Bush seemed to go out of his way to highlight possible trouble between Nicaragua and its southern neighbor, Costa Rica, quoting Nicaraguan Interior Minister Tomas Borge as calling Costa Rica "the dessert" in the process of Central American reunification. "What he meant was that tiny Costa Rica, a longstanding stable democracy that keeps no army, would be completely vulnerable to armed aggression -- a piece of cake, as it were."
Bush's office said the quotation from Borge was taken from a Dec. 2, 1983, Wall Street Journal editorial-page article by Huber Matos Jr., information director of an anti-Castro group in Costa Rica. Matos, whose father was imprisoned by Cuban President Fidel Castro for more than two decades, gave no source for his quotation.
Bush noted in his address that some people doubted whether the Sandinista leaders in Nicaragua are Marxist-Leninists. As a dramatic high point, he held up Nicaraguan postage stamps bearing a picture of Karl Marx. "I would simply say, here are the stamps," he told the group.

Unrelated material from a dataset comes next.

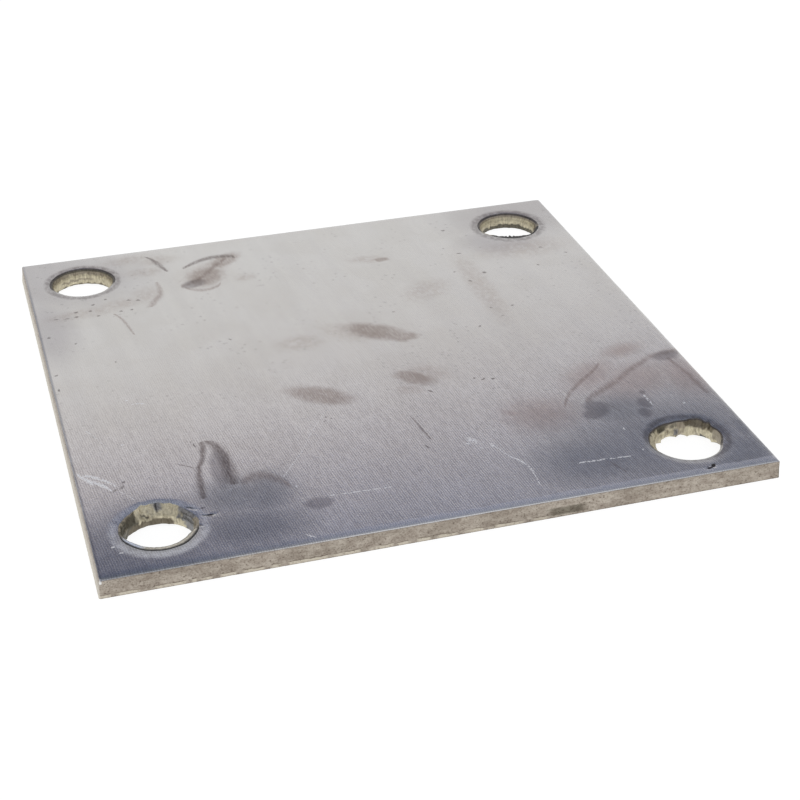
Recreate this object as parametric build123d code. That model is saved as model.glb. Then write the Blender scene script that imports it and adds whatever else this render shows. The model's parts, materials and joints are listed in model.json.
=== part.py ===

Bush set forth four U.S. demands of Nicaragua that were also mentioned yesterday by Shultz and other spokesmen. As stated by Bush, they were "that the Sandinistas stop exporting subversion to their neighbors, that they reduce their bloated military to restore regional balance, that they sever military ties with Cuba and the Soviet bloc, and begin to honor their promises to the Organization of American States to create a democratic, pluralistic system." Bush said the last point was "perhaps most fundamental."